The last two dimensions that I have is HDR vs SDR and codec scoring. These are currently in Quality Profiles mostly because the default is different depending on the profile (For example the min-any groups allow SDR and worse codecs but the 2160p only group defaults to HDR and AV1 or h265). In theory this would 4x my number of profiles but in practice only a few combinations are commonly used so it brings the profiles from 5 to 9. If I could condition my Custom Formats on tags I would remove the extra Quality Profiles and just adjust these with tags (and enjoy the extra flexibility).

So in the end these are my Quality Profiles:

  • 2160p min-2160p require-HDR require-good-codec
  • 2160p min-2160p require-good-codec
  • 2160p min-1080p require-HDR require-good-codec
  • 2160p min-1080p require-good-codec
  • 2160p min-any
  • 2160p min-1080p
  • 1080p min-1080p require-good-codec
  • 1080p min-1080p
  • 1080p min-any

You can see that they are basically just combinations of the same basic rules. There are some missing combinations, some because they are not very useful (for example 2160p min-any require-good-codec) but some are missing just because they are infrequently used and I can’t be bothered to maintain more profiles (example 1080p min-1080p require-HDR).

Release Profiles

Wherever I can I prefer Release Profiles as they are orthogonal to Quality Profiles so it is easier to manage (one Release Profile per feature rather than duplicating the number of Quality Profiles).
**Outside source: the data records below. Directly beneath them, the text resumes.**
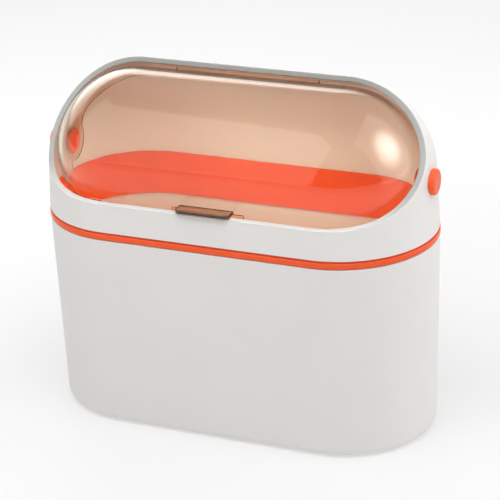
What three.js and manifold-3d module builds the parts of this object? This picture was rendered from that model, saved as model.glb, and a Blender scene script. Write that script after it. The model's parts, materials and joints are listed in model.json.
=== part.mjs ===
// A table-top bin for biohazard waste. A tapered bucket with round ends carries a bag ring, and a
// hood sits on the ring. A clear lid, round about the hood's pivot pins, rolls back under the hood.
// Millimetres. X runs along the bin, the front faces -Y, Z is up, and the origin is on the ground
// under the middle of the bin.
//
// Every large piece is a "stadium" in plan: two half circles joined by straight sides. Its size is
// therefore one radius, and HALF_STRAIGHT is the same for all of them.

import * as THREE from "three";
import { mergeVertices } from "three/addons/utils/BufferGeometryUtils.js";
import Module from "manifold-3d";

const wasm = await Module();
wasm.setup();

// ---- Driving dimensions ----

const HALF_STRAIGHT = 64; // from the middle of the bin to the centre of each round end
const GAP = 0.3; // between pieces that rest on each other

const FLOOR_Z = 0.6; // the bucket's underside, held up by its feet
const FLOOR_WALL = 2.4;
const BUCKET_BASE_R = 53.7; // end radius just above the bottom's rounding
const BUCKET_ROUNDING = 4.6;
const BUCKET_WALL = 2.2;
const BUCKET_TOP_Z = 120.3;
const JOIN_R = 56; // end radius where bucket and hood meet the ring

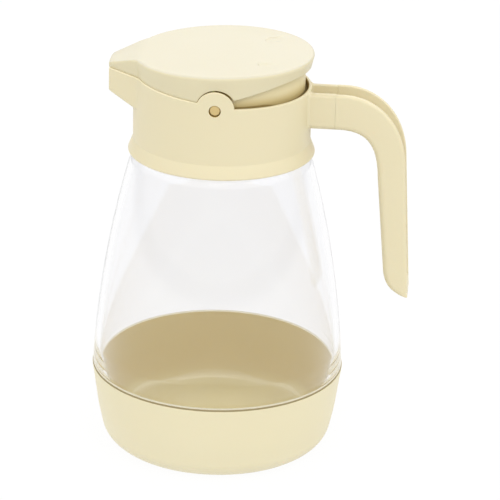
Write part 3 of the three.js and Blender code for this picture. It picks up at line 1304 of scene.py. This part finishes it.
@dataclass
class Handle:
    """The handle: an arm that goes on from the collar's stub and bends down into the grip."""

    section: ChannelSection
    stub_section: ChannelSection
    seam_x: float = 58.0
    gap: float = 0.3
    top_z: float = 195.6
    under_z: float = 176.8
    tip: Point = (98.9, 87.9)
    collar_radius: float = 45.4
    root_fillet: float = 1.6
    root_top: float = 195.9
    counts: tuple[int, ...] = (2, 48, 30, 40)
    closing: tuple[int, int] = (34, 14)

    def finger_line(self) -> tuple[Array, list[int]]:
        """Draws the finger side from the seam to the tip: straight, bend, straight and foot.

        Returns:
            Points (x, z), and the numbers of those at which the stretches end.
        """
        under = [(60.0, self.under_z), (74.5, self.under_z), (80.0, 170.0), (80.9, 152.0)]
        end = [(85.5, 103.0), (86.2, 93.0), (91.5, 88.3), self.tip]
        start = np.array([(self.seam_x + self.gap, self.under_z)])
        bend, foot = bezier(under, 60), bezier(end, 60)
        return np.concatenate([start, bend, foot]), [0, 1, 61, 62, 122]

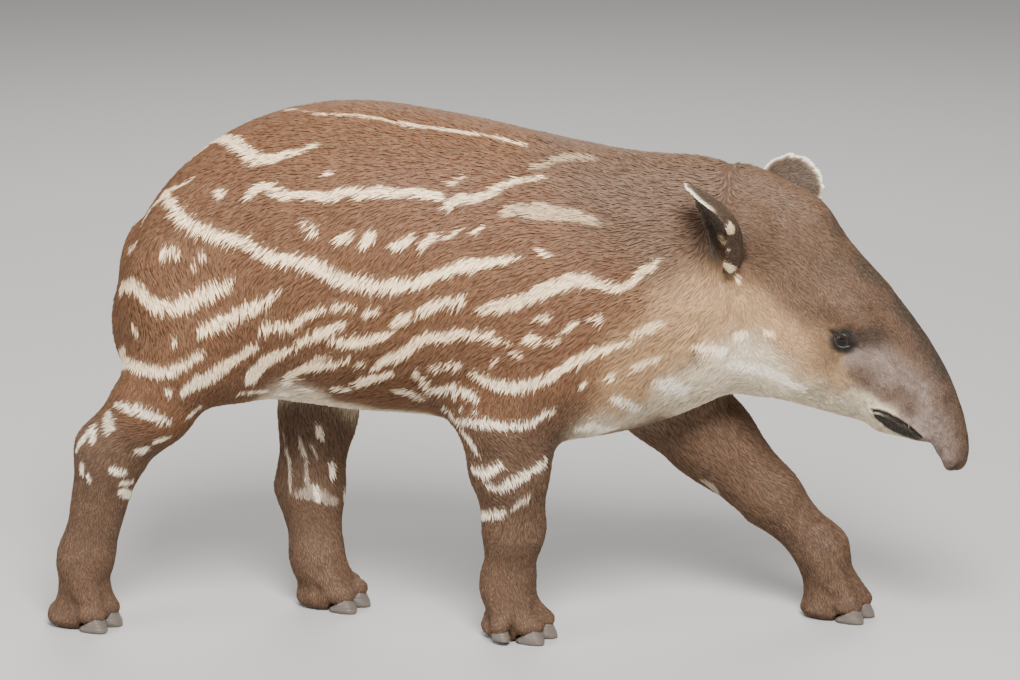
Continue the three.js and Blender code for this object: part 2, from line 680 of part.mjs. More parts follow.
// A hoof: a flat-soled wedge with a round toe, under the slanting plane of the coronet
function hoofRings(shape, grow) {
  const around = 10;
  const levels = [[grow ? -6 : 0, 0], [shape.height * 0.45, 0.5], [shape.height + 6, 1]];
  const positions = [];
  const faces = [];
  levels.forEach(([z, share], level) => {
    const back = -shape.length - grow;
    const frontAt = grow - Math.max(z, 0) * hoofSlope;
    const half = (shape.half + grow) * (1 - 0.07 * share);
    for (let j = 0; j < around; j++) {
      const turn = (2 * Math.PI * (j + 0.5)) / around;
      const c = Math.sign(Math.cos(turn)) * Math.abs(Math.cos(turn)) ** 0.75;
      const s = Math.sign(Math.sin(turn)) * Math.abs(Math.sin(turn)) ** 0.75;
      positions.push(vec((frontAt + back) / 2 + (c * (frontAt - back)) / 2, half * s, z));
      if (level === levels.length - 1) continue;
      const next = (j + 1) % around;
      const [a, b] = [level * around + j, level * around + next];
      faces.push(a, b, a + around, b, b + around, a + around);
    }
  });
  const last = (levels.length - 1) * around;
  for (let j = 1; j < around - 1; j++) faces.push(0, j + 1, j, last, last + j, last + j + 1);
  const geometry = new THREE.BufferGeometry().setFromPoints(positions);
  geometry.setIndex(faces);
  return geometry;
}

// Everything under a toe's coronet plane, lowered by drop.
function underCoronet(place, drop) {
  const point = vec(-8, 0, place.shape.height).applyMatrix4(place.frame);
  const down = vec(0.5, 0, -0.866).transformDirection(place.frame);
  return halfSpace(point, down, drop);
}

function hoofSpace(place) {
  const { length, half } = place.shape;
  const box = new THREE.BoxGeometry(length + 12, 2 * (half + 1.2), 60).translate(6 - length / 2 - gap, 0, 20);
  return solid(box, place.frame).intersect(underCoronet(place, 0));
}

for (const [name, limb] of Object.entries(limbs)) {
  const { leg, front } = limb;
  const planes = regions[name];
  const upperJoints = front ? [leg.shoulder, leg.elbow, leg.wrist] : [leg.hip, leg.knee, leg.hock];
  const joints = [...upperJoints, leg.ankle];
  const upperCut = [joints[1], joints[2].clone().sub(joints[0])];
  const lowerCut = [joints[2], joints[3].clone().sub(joints[1])];
  const box = new THREE.Box3().setFromPoints([...joints, leg.toes]).expandByScalar(120);
  box.min.z = -20;
  const long = fleshIn(box.min, box.max, legCell).intersect(wedge(planes)).intersect(floor);
  const footBox = new THREE.Box3().setFromPoints([joints[2], joints[3], leg.toes]).expandByScalar(75);
  footBox.min.z = -20;
  let foot = fleshIn(footBox.min, footBox.max, footCell).intersect(wedge(planes)).intersect(floor);
  for (const place of toesOf(leg, limb.toes)) {
    foot = foot.subtract(hoofSpace(place)).subtract(solid(hoofRings(place.shape, gap), place.frame));
    const hoof = solid(hoofRings(place.shape, 0), place.frame).intersect(underCoronet(place, gap));
    addNode(`hoof_${place.name}_${name}`, hoof, horn);
  }
  addNode(`${front ? 'upper_arm' : 'thigh'}_${name}`, long.subtract(halfSpace(...upperCut)), hide);
  addNode(`${front ? 'forearm' : 'shank'}_${name}`,
    long.intersect(halfSpace(...upperCut, gap)).subtract(halfSpace(...lowerCut)), hide);
  addNode(`foot_${name}`, foot.intersect(halfSpace(...lowerCut, gap)), hide);
}

// The origin goes under the middle of the whole animal, on the floor.
const extent = new THREE.Box3().setFromObject(parts);
const floorMiddle = extent.getCenter(vec(0, 0, 0)).setZ(extent.min.z);
for (const node of parts.children) node.geometry.translate(-floorMiddle.x, -floorMiddle.y, -floorMiddle.z);

export default parts;
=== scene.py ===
# A lowland tapir calf in mid step, life size: hide, short striped coat, eyes and hooves.
import math

import bmesh
import bpy
import numpy as np
from mathutils import Matrix, Vector
from mathutils.bvhtree import BVHTree


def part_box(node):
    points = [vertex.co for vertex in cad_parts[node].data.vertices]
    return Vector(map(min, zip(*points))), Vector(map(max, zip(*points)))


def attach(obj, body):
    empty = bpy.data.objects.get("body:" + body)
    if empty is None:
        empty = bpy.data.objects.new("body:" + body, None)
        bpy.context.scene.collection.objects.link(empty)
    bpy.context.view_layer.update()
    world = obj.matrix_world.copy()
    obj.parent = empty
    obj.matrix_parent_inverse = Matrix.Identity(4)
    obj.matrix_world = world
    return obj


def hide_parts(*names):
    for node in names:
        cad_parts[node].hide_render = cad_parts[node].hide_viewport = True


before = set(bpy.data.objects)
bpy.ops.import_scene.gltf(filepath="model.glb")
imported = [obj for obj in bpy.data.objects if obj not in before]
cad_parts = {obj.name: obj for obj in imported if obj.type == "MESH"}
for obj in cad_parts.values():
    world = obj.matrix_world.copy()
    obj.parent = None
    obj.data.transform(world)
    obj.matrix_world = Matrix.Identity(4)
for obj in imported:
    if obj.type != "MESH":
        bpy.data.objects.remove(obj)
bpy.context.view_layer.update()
chance = np.random.default_rng(7)


# Small tools for meshes and numbers


def newPiece(name, mesh):
    piece = bpy.data.objects.new(name, mesh)
    bpy.context.scene.collection.objects.link(piece)
    return piece


def applied(piece):
    evaluated = piece.evaluated_get(bpy.context.evaluated_depsgraph_get())
    mesh = bpy.data.meshes.new_from_object(evaluated)
    piece.modifiers.clear()
    piece.data = mesh
    return mesh


def read(items, name, width, kind=np.float32):
    flat = np.empty(len(items) * width, kind)
    items.foreach_get(name, flat)
    return flat.reshape(-1, width) if width > 1 else flat


def placesOf(mesh):
    return read(mesh.vertices, "co", 3).astype(float)


def setPlaces(mesh, places):
    mesh.vertices.foreach_set("co", places.astype(np.float32).ravel())
    mesh.update()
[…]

  1. Sub vs Dub - By default my profiles don’t have language restriction. I use a tag to ensure that there is english audio.
  2. Full Seasons - By default my profiles allow individual episodes. But I use a tag to require only full-season (or specials) downloads.
  3. Release Group - I have a set of tags to lock a series to a specific release group.

All three of these would be better as Custom Formats but 1 and 3 would apply to every existing Quality Profile which would be an unmanageable explosion in number as discussed. 2 would apply to all but 2 of the “base” profiles which is slightly better but still unmanageable. Basically Custom Formats have more capabilities, but I prefer Release Profiles because they don’t result in a Quality Profile explosion.

Summary

The fundamental problem here is that Quality Profiles lack composability. This means that to add a handful of features in your profiles you would need to create a completely unmanageable amount of them. I am working around this with Release Profiles because they can be enabled or disabled per series with tags but they aren’t nearly as powerful as Quality Profiles (binary rather than scoring, apply globally rather than ability to be controlled with Quality Profile settings, regex on release name rather than benefiting from Sonarr’s parsing and augmentation).

So the feature I want is some way to make these rules composable. Allowing Custom Formats to be conditioned on tags seems like the most obvious solution. But I am open to any solution to this issue.